--- START ---

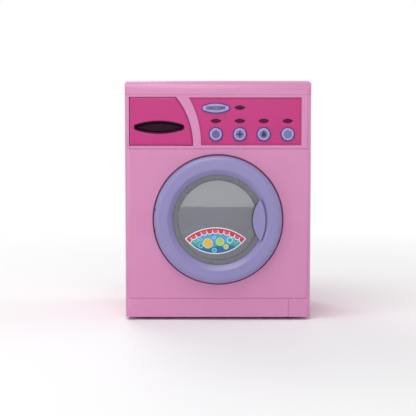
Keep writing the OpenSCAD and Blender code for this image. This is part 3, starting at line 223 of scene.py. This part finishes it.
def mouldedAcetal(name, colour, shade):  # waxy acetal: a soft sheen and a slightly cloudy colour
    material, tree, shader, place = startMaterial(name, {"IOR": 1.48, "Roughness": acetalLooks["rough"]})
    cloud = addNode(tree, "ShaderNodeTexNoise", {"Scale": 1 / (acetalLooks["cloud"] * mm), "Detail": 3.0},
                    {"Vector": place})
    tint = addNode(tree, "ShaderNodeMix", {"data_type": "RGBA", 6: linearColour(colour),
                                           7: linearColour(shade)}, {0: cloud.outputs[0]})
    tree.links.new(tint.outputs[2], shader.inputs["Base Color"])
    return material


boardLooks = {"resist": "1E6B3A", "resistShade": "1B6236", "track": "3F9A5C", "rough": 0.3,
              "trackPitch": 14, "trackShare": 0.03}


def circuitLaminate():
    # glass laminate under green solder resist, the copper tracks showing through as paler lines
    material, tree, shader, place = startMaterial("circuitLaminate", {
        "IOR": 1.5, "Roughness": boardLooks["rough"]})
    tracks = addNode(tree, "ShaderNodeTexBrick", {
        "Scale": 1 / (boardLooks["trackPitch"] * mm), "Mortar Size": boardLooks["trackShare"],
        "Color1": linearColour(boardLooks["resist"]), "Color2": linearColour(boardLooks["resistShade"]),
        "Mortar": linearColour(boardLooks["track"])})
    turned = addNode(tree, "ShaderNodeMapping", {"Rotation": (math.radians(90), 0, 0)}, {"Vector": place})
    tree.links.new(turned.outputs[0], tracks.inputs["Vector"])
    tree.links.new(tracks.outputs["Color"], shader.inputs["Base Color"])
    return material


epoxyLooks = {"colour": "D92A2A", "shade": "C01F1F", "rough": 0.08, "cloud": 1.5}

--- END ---

Give back each line above precisely as it stands.

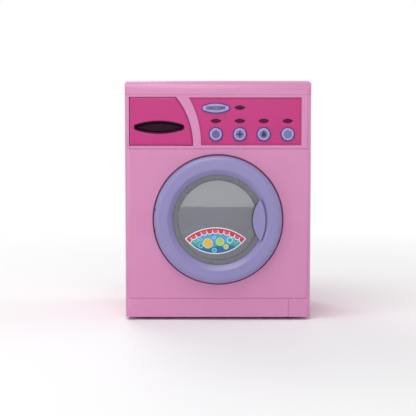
Keep writing the OpenSCAD and Blender code for this image. This is part 3, starting at line 223 of scene.py. This part finishes it.
def mouldedAcetal(name, colour, shade):  # waxy acetal: a soft sheen and a slightly cloudy colour
    material, tree, shader, place = startMaterial(name, {"IOR": 1.48, "Roughness": acetalLooks["rough"]})
    cloud = addNode(tree, "ShaderNodeTexNoise", {"Scale": 1 / (acetalLooks["cloud"] * mm), "Detail": 3.0},
                    {"Vector": place})
    tint = addNode(tree, "ShaderNodeMix", {"data_type": "RGBA", 6: linearColour(colour),
                                           7: linearColour(shade)}, {0: cloud.outputs[0]})
    tree.links.new(tint.outputs[2], shader.inputs["Base Color"])
    return material


boardLooks = {"resist": "1E6B3A", "resistShade": "1B6236", "track": "3F9A5C", "rough": 0.3,
              "trackPitch": 14, "trackShare": 0.03}


def circuitLaminate():
    # glass laminate under green solder resist, the copper tracks showing through as paler lines
    material, tree, shader, place = startMaterial("circuitLaminate", {
        "IOR": 1.5, "Roughness": boardLooks["rough"]})
    tracks = addNode(tree, "ShaderNodeTexBrick", {
        "Scale": 1 / (boardLooks["trackPitch"] * mm), "Mortar Size": boardLooks["trackShare"],
        "Color1": linearColour(boardLooks["resist"]), "Color2": linearColour(boardLooks["resistShade"]),
        "Mortar": linearColour(boardLooks["track"])})
    turned = addNode(tree, "ShaderNodeMapping", {"Rotation": (math.radians(90), 0, 0)}, {"Vector": place})
    tree.links.new(turned.outputs[0], tracks.inputs["Vector"])
    tree.links.new(tracks.outputs["Color"], shader.inputs["Base Color"])
    return material


epoxyLooks = {"colour": "D92A2A", "shade": "C01F1F", "rough": 0.08, "cloud": 1.5}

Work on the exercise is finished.